**WHAT TO WORK ON**
Pick out each line containing the string "this" and copy it.

**RECORD SET**
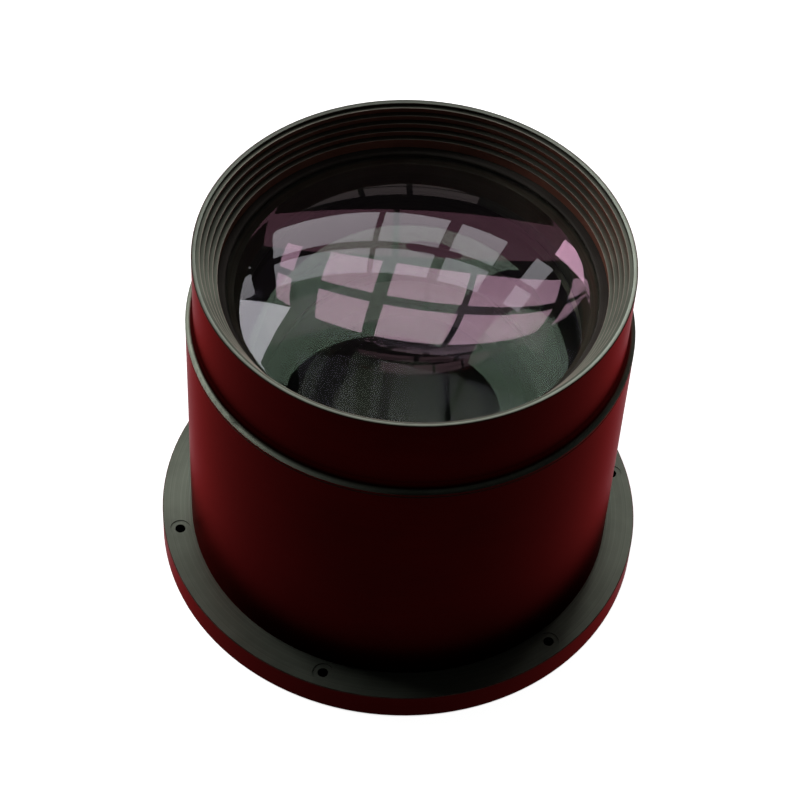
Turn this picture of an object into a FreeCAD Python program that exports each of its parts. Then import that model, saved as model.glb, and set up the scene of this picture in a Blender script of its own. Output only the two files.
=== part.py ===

* * *

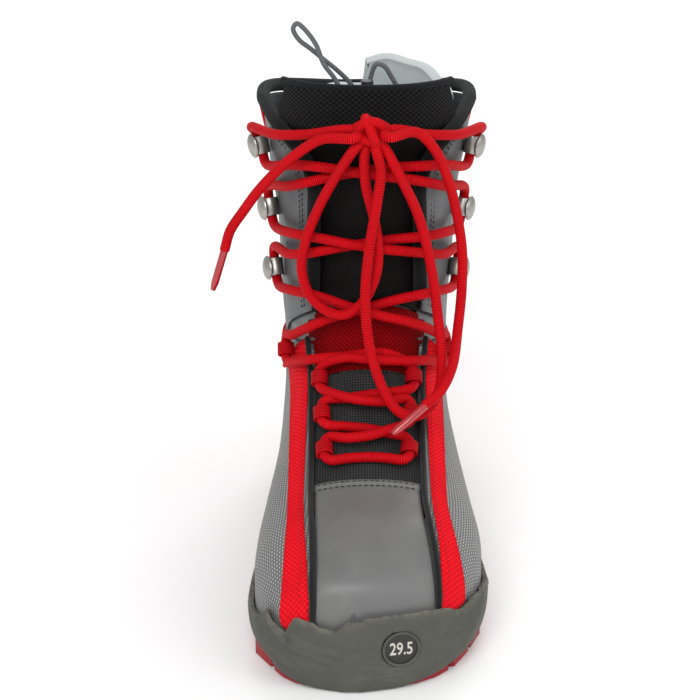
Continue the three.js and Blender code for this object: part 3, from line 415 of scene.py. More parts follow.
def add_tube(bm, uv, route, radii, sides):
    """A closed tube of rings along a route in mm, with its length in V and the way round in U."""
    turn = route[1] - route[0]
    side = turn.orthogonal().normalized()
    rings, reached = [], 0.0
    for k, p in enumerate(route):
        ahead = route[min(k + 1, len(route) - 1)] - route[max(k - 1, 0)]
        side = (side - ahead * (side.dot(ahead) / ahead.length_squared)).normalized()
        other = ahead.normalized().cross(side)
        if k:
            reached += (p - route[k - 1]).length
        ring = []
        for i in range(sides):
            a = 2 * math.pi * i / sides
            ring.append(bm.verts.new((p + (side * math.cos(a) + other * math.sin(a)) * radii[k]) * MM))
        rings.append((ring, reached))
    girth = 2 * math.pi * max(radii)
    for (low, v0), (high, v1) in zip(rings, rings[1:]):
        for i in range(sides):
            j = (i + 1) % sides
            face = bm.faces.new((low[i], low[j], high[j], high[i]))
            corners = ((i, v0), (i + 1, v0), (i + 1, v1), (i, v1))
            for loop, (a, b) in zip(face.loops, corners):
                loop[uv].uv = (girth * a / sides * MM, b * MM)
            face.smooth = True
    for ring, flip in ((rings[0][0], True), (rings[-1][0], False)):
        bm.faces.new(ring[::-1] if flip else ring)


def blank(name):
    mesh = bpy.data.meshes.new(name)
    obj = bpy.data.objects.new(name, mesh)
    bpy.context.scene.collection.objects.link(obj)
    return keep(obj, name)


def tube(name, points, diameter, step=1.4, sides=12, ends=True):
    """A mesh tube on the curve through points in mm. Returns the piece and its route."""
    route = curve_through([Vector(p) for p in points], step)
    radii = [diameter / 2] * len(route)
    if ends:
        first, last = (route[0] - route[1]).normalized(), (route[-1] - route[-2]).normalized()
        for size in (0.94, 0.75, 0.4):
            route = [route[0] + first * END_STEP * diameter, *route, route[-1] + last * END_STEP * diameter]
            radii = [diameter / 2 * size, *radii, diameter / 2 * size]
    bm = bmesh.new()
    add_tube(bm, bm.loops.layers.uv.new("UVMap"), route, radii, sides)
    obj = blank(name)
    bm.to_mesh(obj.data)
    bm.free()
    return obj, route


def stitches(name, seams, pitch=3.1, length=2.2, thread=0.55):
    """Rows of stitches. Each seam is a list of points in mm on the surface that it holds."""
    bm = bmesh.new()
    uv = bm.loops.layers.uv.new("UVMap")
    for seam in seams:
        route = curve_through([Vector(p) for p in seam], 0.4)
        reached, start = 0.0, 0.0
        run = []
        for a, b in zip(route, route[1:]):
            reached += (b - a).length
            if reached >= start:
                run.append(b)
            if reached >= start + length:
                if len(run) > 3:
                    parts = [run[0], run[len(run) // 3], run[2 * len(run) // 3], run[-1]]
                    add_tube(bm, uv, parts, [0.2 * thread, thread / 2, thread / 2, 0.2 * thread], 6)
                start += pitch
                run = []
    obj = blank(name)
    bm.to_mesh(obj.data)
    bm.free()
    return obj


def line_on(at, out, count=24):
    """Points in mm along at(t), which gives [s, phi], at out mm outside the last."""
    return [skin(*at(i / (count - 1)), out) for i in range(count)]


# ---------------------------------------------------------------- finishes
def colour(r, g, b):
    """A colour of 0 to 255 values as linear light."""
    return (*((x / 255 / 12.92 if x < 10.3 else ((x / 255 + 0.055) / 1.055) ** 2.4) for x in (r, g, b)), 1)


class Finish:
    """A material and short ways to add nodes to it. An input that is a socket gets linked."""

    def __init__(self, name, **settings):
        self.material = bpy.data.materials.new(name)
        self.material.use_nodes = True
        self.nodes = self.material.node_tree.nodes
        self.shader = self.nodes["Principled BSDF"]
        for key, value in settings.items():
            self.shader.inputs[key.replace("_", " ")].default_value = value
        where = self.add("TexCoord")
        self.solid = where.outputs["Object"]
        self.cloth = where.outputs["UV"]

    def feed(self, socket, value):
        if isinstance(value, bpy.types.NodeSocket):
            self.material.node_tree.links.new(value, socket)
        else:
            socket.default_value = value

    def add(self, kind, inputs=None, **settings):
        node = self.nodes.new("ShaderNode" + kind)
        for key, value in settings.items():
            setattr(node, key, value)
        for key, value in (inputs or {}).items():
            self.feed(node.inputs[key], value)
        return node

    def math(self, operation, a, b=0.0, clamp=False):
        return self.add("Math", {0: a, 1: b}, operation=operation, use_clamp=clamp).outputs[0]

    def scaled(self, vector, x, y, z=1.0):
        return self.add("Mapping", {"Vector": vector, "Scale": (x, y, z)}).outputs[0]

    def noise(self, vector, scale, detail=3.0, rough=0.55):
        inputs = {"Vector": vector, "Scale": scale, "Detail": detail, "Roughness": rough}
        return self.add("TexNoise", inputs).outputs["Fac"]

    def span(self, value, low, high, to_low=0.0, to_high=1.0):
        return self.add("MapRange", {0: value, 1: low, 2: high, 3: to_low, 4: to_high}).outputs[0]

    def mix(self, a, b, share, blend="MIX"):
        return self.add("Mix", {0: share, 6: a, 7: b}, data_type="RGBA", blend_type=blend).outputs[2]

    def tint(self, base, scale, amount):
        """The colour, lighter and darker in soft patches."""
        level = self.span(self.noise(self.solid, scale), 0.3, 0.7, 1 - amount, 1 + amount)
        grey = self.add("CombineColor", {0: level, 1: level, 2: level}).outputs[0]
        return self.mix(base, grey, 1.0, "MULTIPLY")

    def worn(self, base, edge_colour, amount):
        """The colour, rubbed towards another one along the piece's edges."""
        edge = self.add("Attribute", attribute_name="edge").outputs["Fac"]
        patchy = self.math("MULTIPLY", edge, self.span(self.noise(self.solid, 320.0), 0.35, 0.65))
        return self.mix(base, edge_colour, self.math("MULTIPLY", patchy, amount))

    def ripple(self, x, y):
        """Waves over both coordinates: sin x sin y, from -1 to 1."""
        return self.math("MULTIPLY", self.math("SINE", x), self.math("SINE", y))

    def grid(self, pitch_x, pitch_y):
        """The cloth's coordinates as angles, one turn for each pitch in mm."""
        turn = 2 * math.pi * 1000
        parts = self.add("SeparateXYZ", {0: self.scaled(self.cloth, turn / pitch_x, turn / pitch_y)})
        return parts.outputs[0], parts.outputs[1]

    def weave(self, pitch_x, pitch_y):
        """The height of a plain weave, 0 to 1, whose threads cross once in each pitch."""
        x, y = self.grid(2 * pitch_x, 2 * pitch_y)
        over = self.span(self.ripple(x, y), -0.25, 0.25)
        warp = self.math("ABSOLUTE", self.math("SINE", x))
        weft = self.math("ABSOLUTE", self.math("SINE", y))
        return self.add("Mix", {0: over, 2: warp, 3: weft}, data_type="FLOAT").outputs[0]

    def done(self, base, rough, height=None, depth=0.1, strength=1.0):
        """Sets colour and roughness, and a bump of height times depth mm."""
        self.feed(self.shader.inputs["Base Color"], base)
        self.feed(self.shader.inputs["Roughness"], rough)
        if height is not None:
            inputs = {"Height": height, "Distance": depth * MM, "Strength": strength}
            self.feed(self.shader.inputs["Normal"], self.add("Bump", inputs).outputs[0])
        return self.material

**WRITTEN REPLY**
Turn this picture of an object into a FreeCAD Python program that exports each of its parts. Then import that model, saved as model.glb, and set up the scene of this picture in a Blender script of its own. Output only the two files.
Continue the three.js and Blender code for this object: part 3, from line 415 of scene.py. More parts follow.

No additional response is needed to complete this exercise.